En fermant ce livre j'ai un sentiment très mitigé, certes l'écriture est très brillante et précise. Par contre je trouve les personnages peu attachants et représentatifs d'une époque révolue. Je pense que ce genre de littérature n'est vraiment pas pour moi! Mais j'aurai au moins essayé.
Parmi les spécialistes d'Édith Wharton, quelqu'un pourrait-il me donner la signification du titre :
« Le pélican »? Personnellement je ne vois pas le rapport entre la nouvelle et le titre!
Extraits :
- Mrs Amyot possédait un don fatal : une vaste mémoire imprécise, et une parole extraordinairement facile.
- Elle dit que c'est une véritable agonie pour elle que de s'exprimer en public. Elle ne fait cela que pour le bébé comprenez-vous.

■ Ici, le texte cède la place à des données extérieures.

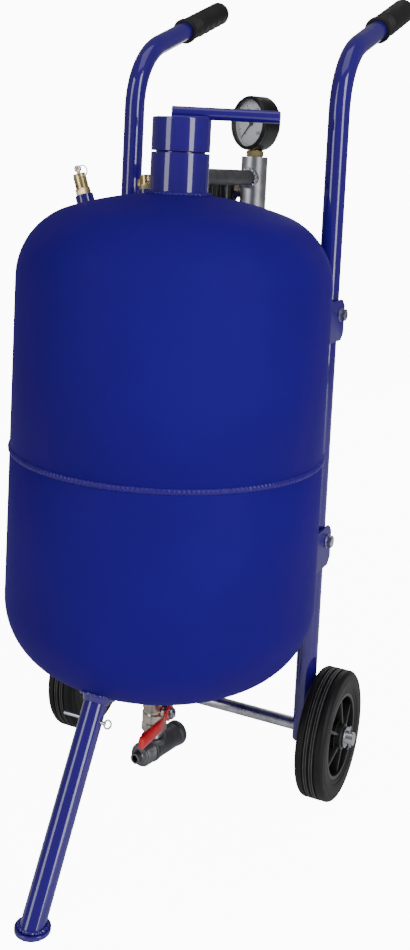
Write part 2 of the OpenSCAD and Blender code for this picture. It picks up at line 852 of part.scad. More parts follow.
// C-shaped pressure tube behind the dial, with the movement plate that carries the arbor
module bourdon_tube() {
    color(brass) at_gauge() difference() {
        union() {
            translate([0, 0, gauge_back + 8]) rotate([0, 0, -70]) rotate_extrude(angle = 250)
                translate([20, 0]) circle(2.5, $fn = 24);
            translate([-10, -10, dial_z - 10]) cube([20, 20, 3]);
            translate([-6, -15, dial_z - 10]) cube([12, 6, 3]);
        }
        translate([0, 0, dial_z - 6]) cylinder(d = arbor_d + 2 * slack, h = 9);
    }
}

// ---- Moisture separator ----

module at_separator() {
    translate([separator_x, manifold_y, 0]) children();
}

module port_along_x(from, len, d) {
    translate([from, 0, port_z]) rotate([0, 90, 0]) cylinder(d = d, h = len);
}

module separator_nipple() {
    reach = 8;
    color(nickel) difference() {
        translate([0, manifold_y, 0]) union() {
            port_along_x(-manifold_d / 2 - port_hex_len - reach, 2 * reach + port_hex_len - 2, port_thread_d);
            translate([-manifold_d / 2 - port_hex_len, 0, port_z]) rotate([0, 90, 0]) hex(port_hex_af, port_hex_len);
        }
        translate([0, manifold_y, 0]) port_along_x(-2 * manifold_d, 3 * manifold_d, 8);
    }
}

// Ribbed head with a port on each side and a socket for the bowl
module separator_head() {
    h = separator_top_z - separator_low_z;
    color("#202123") at_separator() difference() {
        union() {
            translate([0, 0, separator_low_z]) cylinder(d = separator_d - 2, h = h);
            for (i = [0 : 19]) rotate([0, 0, i * 18]) translate([separator_d / 2 - 1.4, 0, separator_low_z + 3])
                cylinder(d = 2.8, h = h - 6, $fn = 16);
        }
        port_along_x(-separator_d, 2 * separator_d, 8);
        for (side = [-1, 1]) port_along_x(side > 0 ? separator_d / 2 - 9 : -separator_d / 2 - 9, 18,
            port_thread_d + 2 * thread_gap);
        port_along_x(-separator_d, separator_d / 2 + 1, port_hex_af + 4);
        translate([0, 0, separator_low_z - over]) cylinder(d = bowl_d - 6, h = 5);
    }
}

module separator_bowl() {
    z = separator_low_z - bowl_len;
    color("#2b2d30") at_separator() translate([0, 0, z]) difference() {
        union() {
            translate([0, 0, 6]) cylinder(d = bowl_d, h = bowl_len - 6);
            cylinder(d1 = bowl_d - 14, d2 = bowl_d, h = 6);
        }
        translate([0, 0, 6]) cylinder(d = bowl_d - 2 * bowl_wall, h = bowl_len);
        translate([0, 0, -over]) cylinder(d = 6 + 2 * fit, h = 12);
    }
}

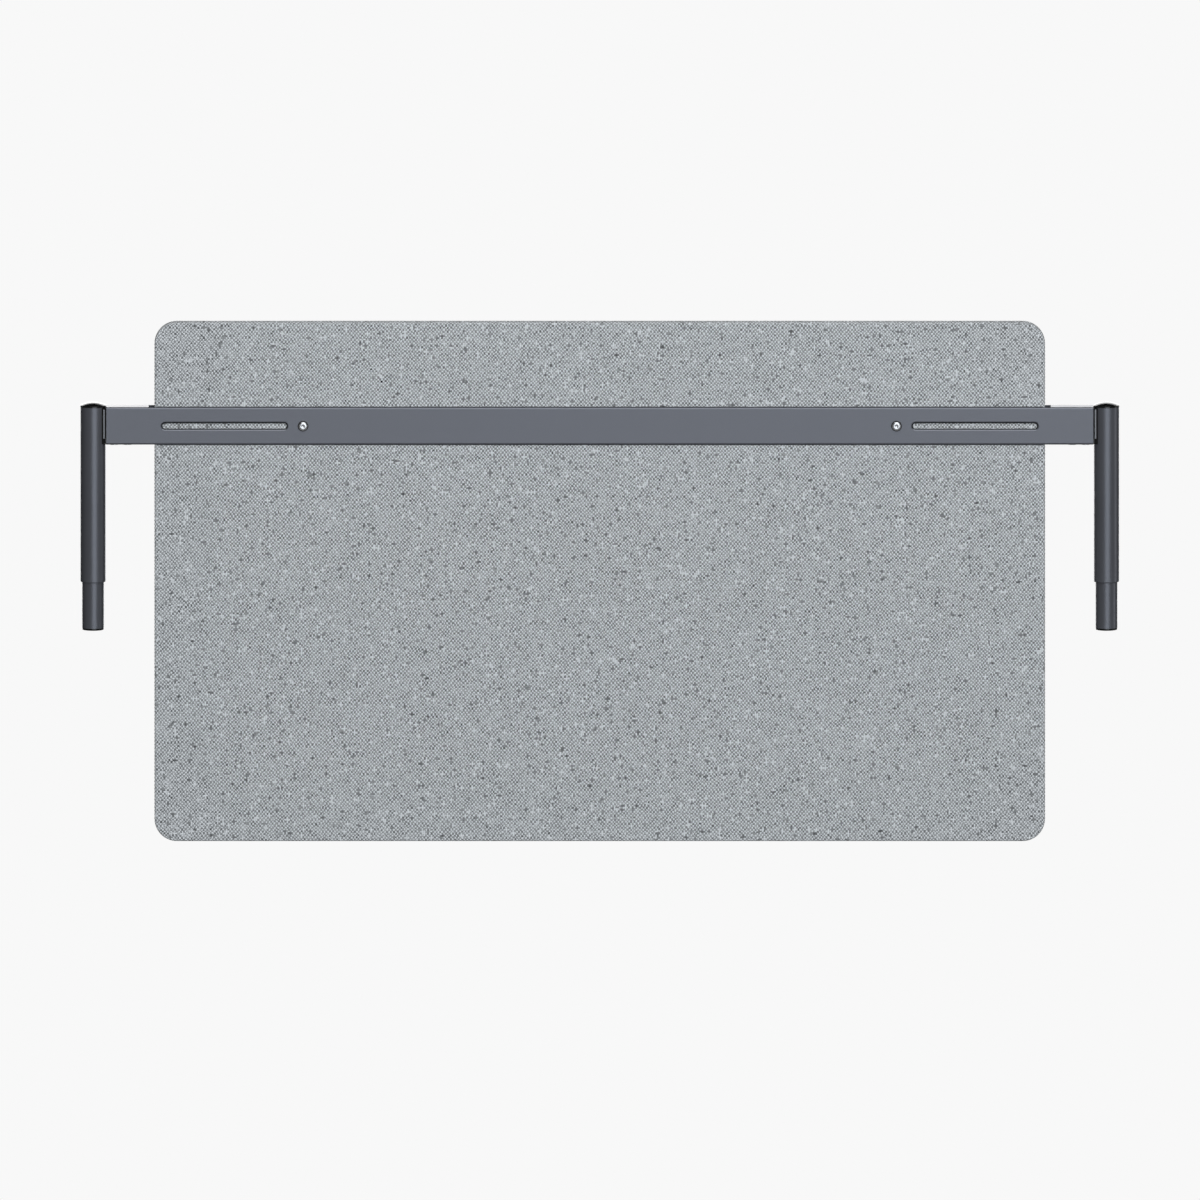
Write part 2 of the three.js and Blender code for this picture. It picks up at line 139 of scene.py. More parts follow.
# Posts
POST_WALL = 2 * MM
POST_END_ROUND = 1.5 * MM
POST_TOP_ROUND = 0.4 * MM
TUBE_CHAMFER = 0.3 * MM
CAP_LAP = 0.9 * MM  # of the cap's rim down over the tube
CAP_CROWN = 0.6 * MM  # of the cap over its CAD piece
CAP_RIM = 1.2 * MM
CAP_RIM_ROUND = 0.6 * MM
CAP_RIM_TURN = 68  # degrees of the rim's round before the dome takes over
CAP_CLEARANCE = 0.08 * MM
CAP_DOME_STEPS = 24
FLANGE_ROUND = 0.15 * MM
PLUG_SKIRT = 12 * MM
PLUG_WALL = 2 * MM
PLUG_LEAD = 1.2 * MM
PLUG_TAPER = 0.6 * MM
GROOVE_COUNT = 3
GROOVE_START = 3.2 * MM
GROOVE_PITCH = 2.4 * MM
GROOVE_DEPTH = 0.4 * MM
GROOVE_HALF = 0.5 * MM
FOOT_HEIGHT = 2 * MM
FOOT_ROUND = 0.8 * MM
LOCK_HEIGHT = 22 * MM
BOSS_ROUND = 0.8 * MM
BOSS_BEVEL = 0.25 * MM

ROUND = 96  # segments of the posts
SMALL_ROUND = 64  # segments of washers, bosses and bores
SCREW_ROUND = 48  # segments of screws
OVERCUT = 2 * MM
SMOOTH_ANGLE = math.radians(28)
FLAT_ANGLE = math.radians(1)
SAME_PLACE = 0.001 * MM

# ----------------------------------------------------------------------------------------------
# Mesh tools


def add_piece(name, bm):
    """Makes an object of a bmesh, with its faces pointing out."""
    bmesh.ops.recalc_face_normals(bm, faces=bm.faces)
    mesh = bpy.data.meshes.new(name)
    bm.to_mesh(mesh)
    bm.free()
    piece = bpy.data.objects.new(name, mesh)
    bpy.context.scene.collection.objects.link(piece)
    return piece


def lofted(name, rings, looped=False):
    """A closed skin through rings of points. A ring of one point is a pole, and a looped skin has no ends."""
    bm = bmesh.new()
    made = [[bm.verts.new(point) for point in ring] for ring in rings]
    pairs = list(zip(made, made[1:]))
    if looped:
        pairs.append((made[-1], made[0]))
    for low, high in pairs:
        count = max(len(low), len(high))
        for i in range(count):
            j = (i + 1) % count
            corners = []
            for vertex in (low[i % len(low)], low[j % len(low)], high[j % len(high)], high[i % len(high)]):
                if vertex not in corners:
                    corners.append(vertex)
            bm.faces.new(corners)
    if not looped:
        for ring in (made[0], made[-1]):
            if len(ring) > 2:
                bm.faces.new(ring)
    return add_piece(name, bm)


def circle(radius, height, segments):
    if radius == 0:
        return [Vector((0, 0, height))]
    turns = [2 * math.pi * i / segments for i in range(segments)]
    return [Vector((radius * math.cos(t), radius * math.sin(t), height)) for t in turns]


def turned(name, profile, segments=ROUND, looped=False):
    """A body of revolution about Z, from (radius, height) corners."""
    return lofted(name, [circle(r, z, segments) for r, z in profile], looped)


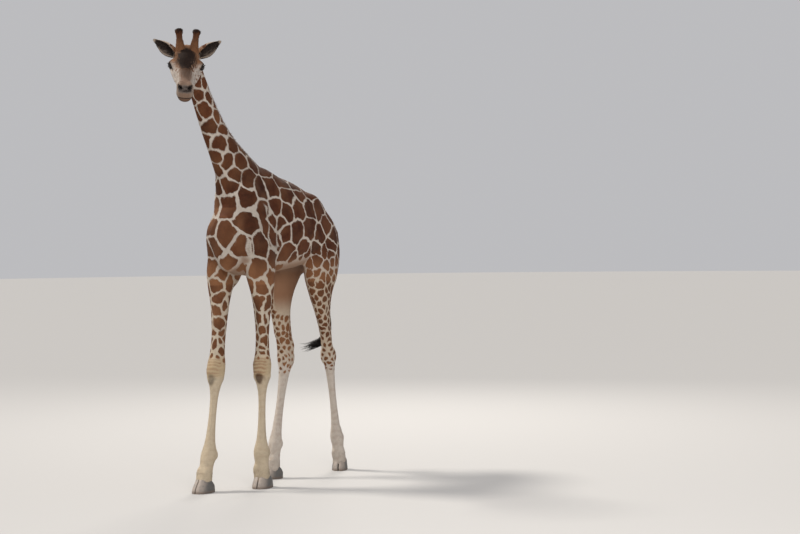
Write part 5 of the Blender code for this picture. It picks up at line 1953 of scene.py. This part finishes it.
def add_eye(side):
    """A ball with a bulging front, its pole along the line of sight."""
    sight, across, high = eye_axes(side)
    axes = Matrix((across, high, sight)).transposed().to_4x4()
    bm = bmesh.new()
    bmesh.ops.create_uvsphere(bm, u_segments=48, v_segments=32, radius=EYE_RADIUS)
    for vert in bm.verts:
        polar = math.acos(max(-1, min(1, vert.co.z / EYE_RADIUS))) / EYE_BULGE_ENDS
        if polar < 1:
            vert.co *= 1 + EYE_BULGE * math.cos(polar * math.pi / 2) ** 2 / EYE_RADIUS
    bmesh.ops.transform(bm, matrix=Matrix.Translation(eye_middle(side)) @ axes, verts=bm.verts)
    return smooth_object("eyeball_" + WORDS[side], bm, eye_material(side))


def add_lashes():
    """Long dark lashes in a row along each upper lid, fewer below."""
    rng = np.random.default_rng(15)
    paths, asides = [], []
    steps = np.linspace(0, 1, 6)[:, None]
    arc = (ALMOND_LONG ** 2 + ALMOND_HIGH ** 2) / (2 * ALMOND_HIGH)
    for side in (-1, 1):
        sight, across, high = (np.array(axis) for axis in eye_axes(side))
        for upper, count, longest, droop in ((1, 90, 0.019, -0.21), (-1, 26, 0.008, -0.15)):
            for share in np.linspace(-0.92, 0.92, count) + rng.normal(0, 0.01, count):
                wide = share * ALMOND_LONG
                tall = upper * (math.sqrt(max(arc ** 2 - wide ** 2, 0)) - (arc - ALMOND_HIGH) + 0.0012)
                root = np.array(on_lid(side, wide, tall, EYE_RADIUS + LID - 0.0022))
                length = longest * (1 - 0.45 * share ** 2) * rng.uniform(0.8, 1.1)
                fan = across * share * 0.5 + 0.08 * rng.normal(size=3)
                paths.append(root + length * ((sight * 0.85 + fan + high * droop) * steps
                                              + high * upper * 0.28 * steps ** 2))
                asides.append(across)
    radius = np.full(len(paths), 0.00045)
    return lock_mesh("lashes", np.array(paths), np.array(asides), radius, DARK_HAIR, {})


eyeballs = {side: add_eye(side) for side in (-1, 1)}
lashes = add_lashes()
print("eyes", round(2 * EYE_RADIUS * 1000), "mm across, with", len(lashes.data.vertices) // 16, "lashes")

# %% [markdown]
# ## Hooves
#
# Each foot stands on two toes in horn shoes. The horn grows from the hairline down and
# leaves fine rings. Each shoe is lofted from one outline that shrinks and leans back
# towards the top, with the rings pressed in and the edge of the sole rounded.

# %% Hooves
HOOF_PLACES = dict(zip(LEGS, ((0.13, -0.318), (-0.13, -0.757), (0.1, 0.846), (-0.1, 0.15))))
HOOF_SIZES = {"fore": (0.079, 0.108, 0.08), "hind": (0.067, 0.094, 0.064)}
SLIT = 0.0055
HOOF_LEVELS = smooth_rows([(0.0, 0.97, 0.0), (0.05, 0.996, 0.001), (0.3, 0.985, 0.006),
                           (0.6, 0.925, 0.018), (0.92, 0.845, 0.033), (1.0, 0.8, 0.036)], 5)


def hoof_outline(toe, heel):
    """One toe's outline from above: straight inside, round outside."""
    front = [(0.0, -1.0), (0.16, -1.0), (0.38, -0.95), (0.62, -0.77), (0.82, -0.52), (0.95, -0.25),
             (1.0, -0.02)]
    back = [(0.985, 0.3), (0.94, 0.6), (0.8, 0.86), (0.58, 0.98), (0.3, 1.02), (0.1, 0.98), (0.0, 0.8)]
    curve = smooth_rows([(x, y * toe) for x, y in front] + [(x, y * heel) for x, y in back], 4)
    inside = [(0.0, y) for y in np.linspace(0.75 * heel, -0.95 * toe, 12)]
    return np.vstack([curve, inside])


def hoof_material():
    """Grey-brown hoof horn with rings, streaks, a pale toe and a dusty edge."""
    mat, shader, place = start_material("hoof_horn")
    height = vector_maths("DOT_PRODUCT", place, (0, 0, 1))
    cloud = noise(place, 30.0, 4.0, 0.6)
    streak = noise(vector_maths("MULTIPLY", place, (1, 1, 0.1)), 420.0)
    colour = mix(cloud, (0.05, 0.05, 0.051), (0.15, 0.142, 0.132))
    colour = mix(ramp(streak, 0.4, 0.75, 0.0, 0.4), colour, (0.2, 0.175, 0.15))
    pale_toe = stored(place.tree, "toe") * ramp(cloud, 0.3, 0.6, 0.55, 0.95)
    colour = mix(pale_toe, colour, (0.4, 0.335, 0.285))
    dust = ramp(height, 0.006, 0.03, 0.75, 0.0) + (cloud - 0.5) * 0.8
    feed(shader["Base Color"], mix(dust, colour, (0.16, 0.115, 0.088)))
    feed(shader["Roughness"], ramp(cloud, 0.3, 0.7, 0.45, 0.75))
    rings = ((height + cloud * 0.006) * 900.0).through("SINE")
    raise_grain(shader, rings * 0.5 + streak, 0.45, 0.0012)
    return mat


HOOF_FINISH = hoof_material()


def add_hoof(leg, inner):
    """One horn shoe; inner is -1 or 1 for the two toes of a foot."""
    half, toe, heel = HOOF_SIZES[leg[0]]
    across, along = hoof_outline(toe, heel).T
    back = rise(along / heel, 0.0, 1.0)
    low_heel = 1 - 0.5 * rise(along / heel, -0.7, 1.0)
    turn = np.array(Matrix.Rotation(FOOT_TURN[leg], 2))
    points = []
    for share, scale, lean in HOOF_LEVELS:
        size = scale * (1 + 0.006 * math.sin(share * 42) * (0.05 < share < 0.95))
        x = inner * (SLIT + (half - SLIT) * across * size)
        y = along * size + lean * (1 - 0.5 * back)
        x, y = turn @ (x, y) + np.array(HOOF_PLACES[leg])[:, None]
        points.append(np.stack([x, y, share * HOOF_TOP * low_heel], 1))
    count = len(across)
    last = count * (len(HOOF_LEVELS) - 1)
    faces = ring_faces(len(HOOF_LEVELS), count) + [range(count)[::-1], range(last, last + count)]
    bm = bmesh_from(np.vstack(points).tolist(), faces)
    bmesh.ops.triangulate(bm, faces=[face for face in bm.faces if len(face.verts) > 4])
    shoe = smooth_object(f"shoe_{leg[0]}_{leg[1]}_{'a' if inner > 0 else 'b'}", bm, HOOF_FINISH)
    wear_layers(shoe, {"toe": np.tile(rise(-along / toe, 0.3, 0.95), len(HOOF_LEVELS))})
    return shoe


shoes = {(*leg, inner): add_hoof(leg, inner) for leg in LEGS for inner in (-1, 1)}
print("hooves:", len(shoes), "horn shoes")

# %% [markdown]
# ## Putting the pieces on the frame
#
# Everything was modelled in drawing coordinates. One slide brings it over the packed
# frame. Each piece then rides on the only body and hides the plain solids it stands for.

# %% Slide, ride, replace
FLESH = ["head", "neck", "trunk", "tail", "ear_left", "ear_right"]
FLESH += [f"{end}leg_{half}_{side}" for end in ("fore", "hind") for half in ("upper", "lower")
          for side in ("left", "right")]


def settle(piece, slot, *nodes):
    """Slide a piece into place, let it ride on the root body, and hide the plain solids it stands for."""
    piece.data.transform(Matrix.Translation(SLIDE))
    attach(piece, "root")
    if nodes:
        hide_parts(*nodes)


settle(skin, "coat", *FLESH)
for piece in coat_pieces:
    settle(piece, "coat")
settle(mane, "mane_hair", "mane")
settle(tail_locks, "dark_hair", "tail_tuft")
settle(lashes, "dark_hair")
for side, word in WORDS.items():
    core, fur = horns[side]
    settle(core, "coat", "horn_" + word)
    settle(fur, "coat")
    settle(eyeballs[side], "eye", "eye_" + word)
for (end, side, inner), shoe in shoes.items():
    settle(shoe, "hoof_horn", f"hoof_{end}_{side}_{'a' if inner > 0 else 'b'}")
print("pieces on the frame:", len(coat_pieces) + 8 + len(shoes))

# %% Sizes, then done
total = sum(len(obj.data.polygons) for obj in bpy.data.objects if obj.type == "MESH" and not obj.hide_render)
print("faces in all:", total)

- Je l'aperçus de temps à autre, toujours plus corpulente, mieux vêtue, plus prospère et plus machinale – une véritable mécanique à conférences.
- Ils avaient échangé un baiser, voilà le fait nouveau.
- Oui, sa vie gisait, à ses pieds, parmi cet amoncellement de débris souillés.
- Il n'était pas le héros de ses rêves mais il est l'homme qu'elle aimait, celui qui l'avait aimé.
- « Un sens, dans la vie. Voyez-vous, depuis que nous nous sommes vus, j'ai tout perdu : mon fils et mon mari. »
- Quelqu'un déclara qu'ils devaient se coucher sans se départir de leur couronne, à l'exemple des rois et des reines des cartes à jouer.
- Quant à Mme Glenn, elle se montrait semblable elle-même : belle, intelligente et muette.
- La surface paraissait assez cristalline, mais que dissimulait le trouble en dessous ?
- Le visage qui en émergeait conservait toujours la même sculpturale beauté, mais sa texture s'était dégradée en une sorte d'ivoire usé.